Lama Anagarika Govinda (* 17. Mai 1898 in Waldheim, Sachsen als Ernst Lothar Hoffmann; † 14. Januar 1985 in Mill Valley, Kalifornien) war ein moderner deutscher Interpret des Buddhismus und Daoismus, Schriftsteller, Kunstmaler und Gründer des Ordens Arya Maitreya Mandala.

Biografie

Frühe Jahre

Nyānatiloka, Govindas erster buddhistischer Lehrer

Der Sohn eines deutschen Vaters und einer bolivianischen Mutter befasste sich schon als Schüler mit vergleichenden Studien zu den Weltreligionen Christentum, Islam und Buddhismus. Er studierte Philosophie und Archäologie an der Albert-Ludwigs-Universität in Freiburg im Breisgau. Von 1920 bis 1928 betrieb er archäologische Studien an der Universität Neapel Federico II und an der Universität Cagliari. Er widmete sich umfangreichen Forschungsarbeiten über die Grabtumuli im ganzen Mittelmeerraum einschließlich Nordafrika.

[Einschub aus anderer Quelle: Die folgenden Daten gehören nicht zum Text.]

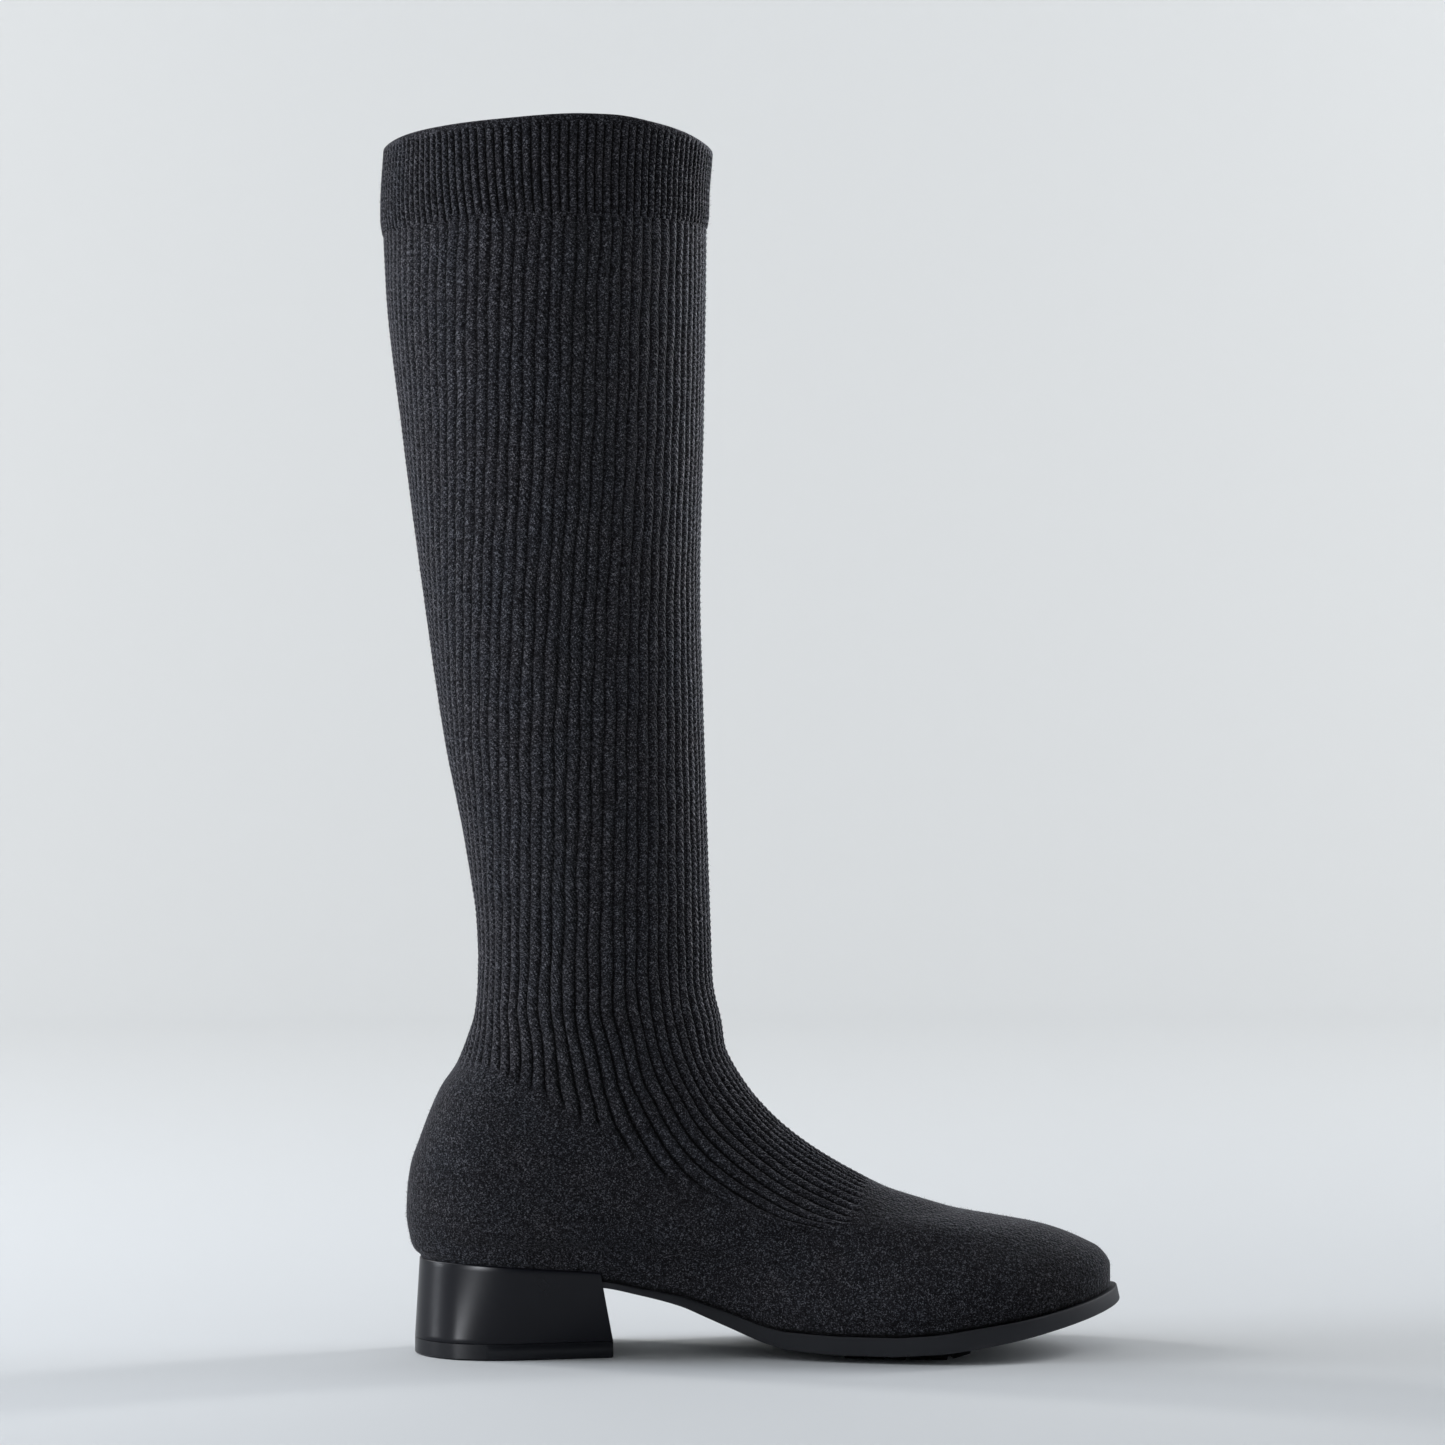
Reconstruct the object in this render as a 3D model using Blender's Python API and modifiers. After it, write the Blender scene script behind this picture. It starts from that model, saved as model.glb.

In dieser Zeit lebte Ernst Lothar Hoffmann in einer Künstlerkolonie auf Capri, wo er auch als Kunstmaler arbeitete. Er vollzog dort durch Lektüre eine immer intensivere Auseinandersetzung mit dem Buddhismus, lernte Pāḷi, betrieb Abhidhamma-Studien und begann systematisch nach dem Satipatthāna-Sutta zu meditieren. 1928 reiste er nach Ceylon, wo er die Gelübde eines Brahmacari ablegte. Sein erster buddhistischer Lehrer in Asien war Nyanatiloka (1878–1957), der ursprünglich Deutsche Anton Gueth, der 1911 auf der Insel Polgasduwa Abt einer buddhistischen Klostergemeinschaft geworden war. Von ihm, mit dem er auch nach Birma reiste, empfing er bei der Ordination den Namen Govinda.

Konversion zum Vajrayana

Tibetische Statue des Buddha Maitreya

1931 traf Govinda den tibetischen Lama Ngawang Kalsang, genannt Tomo Geshe Rinpoche, der ihn vom Vajrayana überzeugte und für Tibet begeisterte. In der Praxis von Ngawang Kalsang, der Govindas Lehrer wurde, spielte Maitreya, der Buddha der Zukunft, eine besondere Rolle. Govinda berichtete über Ngawang Kalsang, dass er an vielen Orten Statuen des Maitreya errichten ließ,

„um die Anhänger des Buddha daran zu erinnern, daß es nicht genügt, sich im Glanz der Vergangenheit zu sonnen, sondern daß es nötig ist, sich aktiv an der Gestaltung der Zukunft zu beteiligen und im eigenen Geist, wie auch in dem aller nach Vollendung strebenden Menschen, das Erscheinen des kommenden Buddha vorzubereiten.“[1]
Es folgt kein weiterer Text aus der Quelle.